§ **Objective**:
Copy out every line of the data exactly.

══════════════════════════════

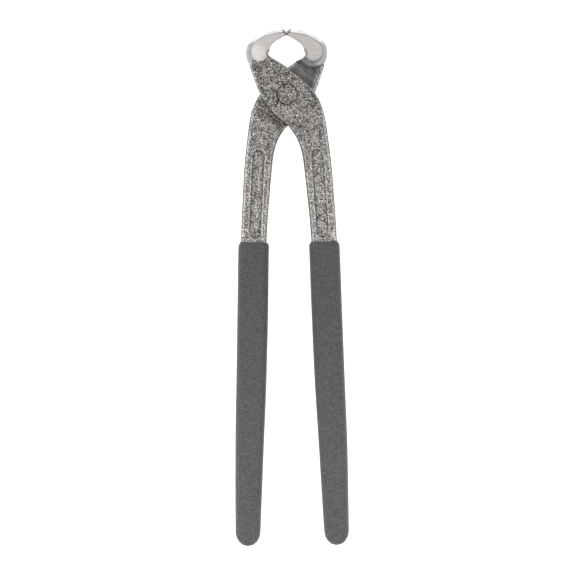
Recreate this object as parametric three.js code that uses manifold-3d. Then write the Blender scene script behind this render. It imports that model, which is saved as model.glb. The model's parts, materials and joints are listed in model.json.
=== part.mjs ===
// Hoof nipper, 300 mm long. Two identical drop-forged halves cross at a lap joint, a rivet holds them
// together, and a plastic sleeve covers each handle. Lengths are in millimetres.
//
// Every piece is drawn in the tool's own frame: the pivot's centre is the origin, the jaws point along +Y,
// the pivot runs along Z, and the two halves meet on the plane z = 0. The exported group then puts its
// origin at the middle of the closed tool's underside.

import * as THREE from "three";
import { mergeVertices } from "three/addons/utils/BufferGeometryUtils.js";
import Module from "manifold-3d";

const wasm = await Module();
wasm.setup();

// Driving dimensions of the whole tool.
const OVERALL_LENGTH = 300;
const JAW_REACH = 38.4; // from the pivot to the top of the jaws
const JAW_WIDTH = 24; // along Z, the length of the cutting edges
const JOINT_THICKNESS = 16; // both lap plates together
const HANDLE_THICKNESS = 10;
const SLEEVE_WALL = 1.5;
const SLEEVE_MOUTH_Y = -85.2;
const RIVET_RADIUS = 4;
const RIVET_HEAD_RADIUS = 6;
const CLEARANCE = 0.3; // between neighbouring pieces

const HALF_JAW = JAW_WIDTH / 2;
const HALF_JOINT = JOINT_THICKNESS / 2;
const HALF_HANDLE = HANDLE_THICKNESS / 2;
const LAP = CLEARANCE / 2; // height of a lap face over the plane where the halves meet
const TOOL_END_Y = JAW_REACH - OVERALL_LENGTH;
const TANG_END_Y = TOOL_END_Y + SLEEVE_WALL;
const FAR = 60; // past every part of the head, for cutters

// Plan of one half, front half's way round: its jaw is at -X and its handle at +X. The forging lies
// between two edges that run from the jaw to the handle, as [x, y].
const BACK_EDGE = [
  [-17.5, 25.5],
  [-21.8, 18.6],
  [-20.7, 13.4],
  [-18.6, 7],
  [-15.9, 0.5],
  [-12, -6.3],
  [-7.2, -12.3],
  [-0.4, -17.6],
  [3.2, -21.6],
  [6.3, -27.4],
  [8.4, -35],
  [9.5, -44],
];
const THROAT_EDGE = [
  [-9.8, 22.4],
  [0, 16.2],
  [8.5, 9],
  [15.6, 1.8],
  [19.6, -5.5],
  [22, -14.5],
  [23.6, -26],
  [25.3, -41],
];
const INSIDE_JAW = [-14.5, 26.5]; // where the neck ends
// The handle below them, as [y, x of its middle, half its width].
const HANDLE = [
  [-57, 18.6, 7.8],
  [-84, 20.4, 7.45],
  [-125, 21.5, 7.45],
  [-165, 22.7, 7.3],
  [-205, 24.3, 6.8],
  [-253.5, 25.7, 5.75],
];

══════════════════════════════

§ **Output below**:
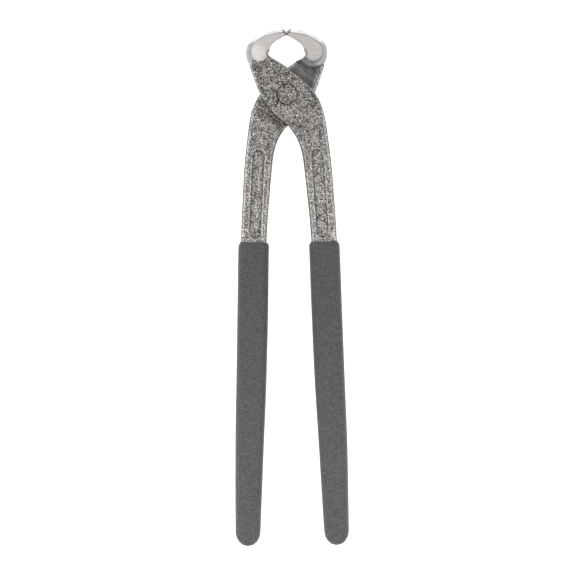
Recreate this object as parametric three.js code that uses manifold-3d. Then write the Blender scene script behind this render. It imports that model, which is saved as model.glb. The model's parts, materials and joints are listed in model.json.
=== part.mjs ===
// Hoof nipper, 300 mm long. Two identical drop-forged halves cross at a lap joint, a rivet holds them
// together, and a plastic sleeve covers each handle. Lengths are in millimetres.
//
// Every piece is drawn in the tool's own frame: the pivot's centre is the origin, the jaws point along +Y,
// the pivot runs along Z, and the two halves meet on the plane z = 0. The exported group then puts its
// origin at the middle of the closed tool's underside.

import * as THREE from "three";
import { mergeVertices } from "three/addons/utils/BufferGeometryUtils.js";
import Module from "manifold-3d";

const wasm = await Module();
wasm.setup();

// Driving dimensions of the whole tool.
const OVERALL_LENGTH = 300;
const JAW_REACH = 38.4; // from the pivot to the top of the jaws
const JAW_WIDTH = 24; // along Z, the length of the cutting edges
const JOINT_THICKNESS = 16; // both lap plates together
const HANDLE_THICKNESS = 10;
const SLEEVE_WALL = 1.5;
const SLEEVE_MOUTH_Y = -85.2;
const RIVET_RADIUS = 4;
const RIVET_HEAD_RADIUS = 6;
const CLEARANCE = 0.3; // between neighbouring pieces

const HALF_JAW = JAW_WIDTH / 2;
const HALF_JOINT = JOINT_THICKNESS / 2;
const HALF_HANDLE = HANDLE_THICKNESS / 2;
const LAP = CLEARANCE / 2; // height of a lap face over the plane where the halves meet
const TOOL_END_Y = JAW_REACH - OVERALL_LENGTH;
const TANG_END_Y = TOOL_END_Y + SLEEVE_WALL;
const FAR = 60; // past every part of the head, for cutters

// Plan of one half, front half's way round: its jaw is at -X and its handle at +X. The forging lies
// between two edges that run from the jaw to the handle, as [x, y].
const BACK_EDGE = [
  [-17.5, 25.5],
  [-21.8, 18.6],
  [-20.7, 13.4],
  [-18.6, 7],
  [-15.9, 0.5],
  [-12, -6.3],
  [-7.2, -12.3],
  [-0.4, -17.6],
  [3.2, -21.6],
  [6.3, -27.4],
  [8.4, -35],
  [9.5, -44],
];
const THROAT_EDGE = [
  [-9.8, 22.4],
  [0, 16.2],
  [8.5, 9],
  [15.6, 1.8],
  [19.6, -5.5],
  [22, -14.5],
  [23.6, -26],
  [25.3, -41],
];
const INSIDE_JAW = [-14.5, 26.5]; // where the neck ends
// The handle below them, as [y, x of its middle, half its width].
const HANDLE = [
  [-57, 18.6, 7.8],
  [-84, 20.4, 7.45],
  [-125, 21.5, 7.45],
  [-165, 22.7, 7.3],
  [-205, 24.3, 6.8],
  [-253.5, 25.7, 5.75],
];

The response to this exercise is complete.